Updated: May 6, 2020


Nasseem Mohamed

Just when you thought you’d heard everything about a man’s faithlessness and a woman’s pain comes along an incredibly powerful version of the traditional Irish ballad, O Love Is Teasing. This masterpiece has been covered by such luminaries as Peggy Seeger, Marianne Faithfull and Jean Ritchie and it would surely take a brave soul to take these women on.

Rhiannon Giddens is that soulful woman. She admits to having been much inspired by the Seeger version and Ritchie’s Appalachian style. Yet she transfixes the listener anew with her unholy rendition of this much-loved song which offers an implicit warning to other fair maids to be wary of young men who ‘like a star on a foggy morning’ make promises that ‘fade away like the morning dew’.

The opening bars of this tale of love, ‘a pleasure when first it is new’ but now grown cold, hold a poignancy that urgently draws in the listener. The narrator, a young woman who has ‘left my father, mother, brothers and sisters all for the sake of you’ only to be left bereft when ‘love grows older’, delivers her lines with heart-breaking wistfulness.

Come all you fair maids, now take a warning Don’t ever heed what a young man say, He’s like a star on a foggy morning When you think he’s near, he’s far away

Giddens’ voice is pure, fearless and strikes her audience deep.
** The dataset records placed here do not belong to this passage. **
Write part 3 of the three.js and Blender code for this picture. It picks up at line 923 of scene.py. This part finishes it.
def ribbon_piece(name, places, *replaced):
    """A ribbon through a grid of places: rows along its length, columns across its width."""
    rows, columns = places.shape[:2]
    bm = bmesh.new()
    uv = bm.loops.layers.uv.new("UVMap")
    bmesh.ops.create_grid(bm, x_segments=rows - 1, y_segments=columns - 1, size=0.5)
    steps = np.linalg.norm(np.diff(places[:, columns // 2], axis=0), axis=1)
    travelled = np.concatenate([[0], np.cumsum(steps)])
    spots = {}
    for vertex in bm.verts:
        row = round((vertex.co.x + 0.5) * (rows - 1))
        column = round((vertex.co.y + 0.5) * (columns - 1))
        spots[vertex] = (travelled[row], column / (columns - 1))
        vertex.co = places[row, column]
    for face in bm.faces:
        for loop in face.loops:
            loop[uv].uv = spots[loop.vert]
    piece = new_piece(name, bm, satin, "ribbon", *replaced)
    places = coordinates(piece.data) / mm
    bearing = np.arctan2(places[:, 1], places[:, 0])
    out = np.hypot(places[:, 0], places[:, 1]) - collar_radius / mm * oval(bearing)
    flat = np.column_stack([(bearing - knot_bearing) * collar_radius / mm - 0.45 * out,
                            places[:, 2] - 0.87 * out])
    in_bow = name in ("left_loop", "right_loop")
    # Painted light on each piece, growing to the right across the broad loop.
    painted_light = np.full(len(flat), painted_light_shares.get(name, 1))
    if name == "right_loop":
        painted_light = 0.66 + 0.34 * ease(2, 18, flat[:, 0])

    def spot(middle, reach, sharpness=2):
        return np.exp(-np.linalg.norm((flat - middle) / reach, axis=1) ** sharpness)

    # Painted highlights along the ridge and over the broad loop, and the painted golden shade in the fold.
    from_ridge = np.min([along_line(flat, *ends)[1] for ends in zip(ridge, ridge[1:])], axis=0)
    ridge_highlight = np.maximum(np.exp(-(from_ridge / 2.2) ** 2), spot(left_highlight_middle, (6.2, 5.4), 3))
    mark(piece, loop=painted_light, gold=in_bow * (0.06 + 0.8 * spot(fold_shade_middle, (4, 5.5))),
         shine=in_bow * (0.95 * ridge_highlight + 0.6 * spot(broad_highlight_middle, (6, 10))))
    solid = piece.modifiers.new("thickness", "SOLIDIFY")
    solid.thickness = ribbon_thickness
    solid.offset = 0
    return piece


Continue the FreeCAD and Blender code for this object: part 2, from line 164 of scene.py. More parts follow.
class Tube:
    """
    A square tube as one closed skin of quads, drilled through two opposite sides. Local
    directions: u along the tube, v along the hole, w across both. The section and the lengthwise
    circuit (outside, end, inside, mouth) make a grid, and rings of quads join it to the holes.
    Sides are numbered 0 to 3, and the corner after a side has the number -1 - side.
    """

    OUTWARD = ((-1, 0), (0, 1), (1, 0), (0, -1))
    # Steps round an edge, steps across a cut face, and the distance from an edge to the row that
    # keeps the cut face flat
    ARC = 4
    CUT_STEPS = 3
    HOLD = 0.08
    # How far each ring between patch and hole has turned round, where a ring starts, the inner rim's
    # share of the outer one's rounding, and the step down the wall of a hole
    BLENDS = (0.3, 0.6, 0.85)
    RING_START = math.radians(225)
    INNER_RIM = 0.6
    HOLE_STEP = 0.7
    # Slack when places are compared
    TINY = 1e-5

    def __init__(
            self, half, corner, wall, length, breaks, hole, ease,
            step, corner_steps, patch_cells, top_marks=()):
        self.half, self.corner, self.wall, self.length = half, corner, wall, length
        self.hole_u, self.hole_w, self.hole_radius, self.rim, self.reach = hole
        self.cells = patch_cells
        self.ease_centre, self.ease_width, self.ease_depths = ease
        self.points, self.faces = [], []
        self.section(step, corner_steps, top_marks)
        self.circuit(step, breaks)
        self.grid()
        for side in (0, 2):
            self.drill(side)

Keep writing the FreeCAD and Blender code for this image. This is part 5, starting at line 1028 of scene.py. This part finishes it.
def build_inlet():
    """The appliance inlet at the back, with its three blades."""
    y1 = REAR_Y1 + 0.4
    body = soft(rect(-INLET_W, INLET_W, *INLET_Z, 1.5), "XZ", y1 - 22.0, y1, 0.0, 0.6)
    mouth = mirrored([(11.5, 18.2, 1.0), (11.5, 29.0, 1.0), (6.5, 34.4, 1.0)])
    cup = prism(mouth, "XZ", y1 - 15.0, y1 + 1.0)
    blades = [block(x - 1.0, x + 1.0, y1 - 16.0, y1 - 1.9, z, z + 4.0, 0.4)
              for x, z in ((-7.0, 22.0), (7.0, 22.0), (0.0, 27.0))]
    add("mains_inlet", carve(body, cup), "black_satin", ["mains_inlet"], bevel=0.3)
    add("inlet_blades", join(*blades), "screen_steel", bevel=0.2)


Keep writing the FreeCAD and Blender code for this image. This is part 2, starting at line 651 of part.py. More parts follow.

The song is underpinned by the gorgeous accompaniment of Gabe Witcher's fiddle, banjo, acoustic bass, doom-laden drum and delicate tambourine, all achingly emphasising her loss. Though lasting only just over four minutes, it is a lament that lingers long in the mind.

On her masterly first solo album, Tomorrow Is My Turn (2015), produced by the ubiquitous T Bone Burnett (who readily admits that he was blown away by Giddens’ talent when he first met her), she transforms old compositions from the songbooks of revered singer-songwriters, among them Sister Rosetta Tharpe and Dolly Parton, into delicious offerings from work song and blues to country in such a way that they demand renewed attention.

The title track was inspired by Nina Simone’s recording of a song written by Charles Aznavour (with Marcel Stellman and Yves Stéphane) into which Giddens breathes fresh, brooding life. She is also a gifted multi-instrumentalist, playing banjo and violin with vitality and intensity.

Her blossoming songwriting skills are evident on one track, Angel City, where she sings about the unsettling experience of writing tunes to old Bob Dylan lyrics for The Lost River (The New Basement Tapes) album, another T Bone Burnett project. Dylan must have been pleased with Spanish Mary. In fact, each song on Tomorrow Is My Turn is a musical revelation in its own right.

Giddens’ own profoundly mixed backstory (white father and Afro-American mother), combined with the long musical heritage of North Carolina’s bluegrass, gospel and folk and her marriage to an Irish musician, has contributed to a wildly eclectic sound from an artist who originally trained as an opera major.

College also helped form her unusual banjo style when she joined the contra dance classes sparked by her interest in Jane Austen. ‘That’s where I got obsessed with the banjo as a clawhammer, old-timey instrument, as opposed to a bluegrass instrument, which I’d heard,’ she told No Depression. 'Discovering that it was an African-American instrument, it totally turned on its head my idea of American music – and then, through that, American history.'

After struggling for some time to make a living as a musician, Giddens eventually found success as the face and voice of The Carolina Chocolate Drops. This acclaimed roots group (originally featuring Dom Flemons, Sule Greg Wilson and Justin Robinson) combined their classical, folk and Celtic music training and heritage into a new-style black string band that showed that American folk music was not only a white tradition.

The Chocolate Drops carved a much-heralded path in America’s ever evolving soundtrack, reconnecting the history of Afro-American and white folk music in a way that makes perfect sense in the 21st century.

It was T Bone Burnett who encouraged Giddens' exploits as a solo headline act although the Chocolate Drops remain at the heart of her touring band. He told the New York Times: 'It’s safer to be in a band. It’s good to have others to absorb the blows. But in her case, it seemed like she was being, I won’t say wasted, but under-utilised. In the Bible it talks about hiding your light under a bushel.'

That glorious light is no longer hidden. Giddens’ recent trip to the Byron Bay Blues Fest in New South Wales, voted among the top 10 music festivals in the world, earned her wider recognition and many new devotees here in Australia.

With Tomorrow Is My Turn and now her latest contribution, Freedom Highway, where many of the tracks dealing with the abominable slave trade are penned by her, the gifted interpreter is finding her feet as a writer for the forgotten and disenfranchised.

'I don’t do this because I want to be a star. As my mom always said, you never do anything for money, power or prestige. I believe that. This is a calling.' Giddens is extravagantly equipped for such a calling on music’s endless highway.

Nasseem Mohamed grew up in North London before escaping to the warmer climes of Sydney (where it actually rains more heavily though less frequently than in London). She is passionate about books and music and in her spare time works as a teacher-trainer at the University of New South Wales.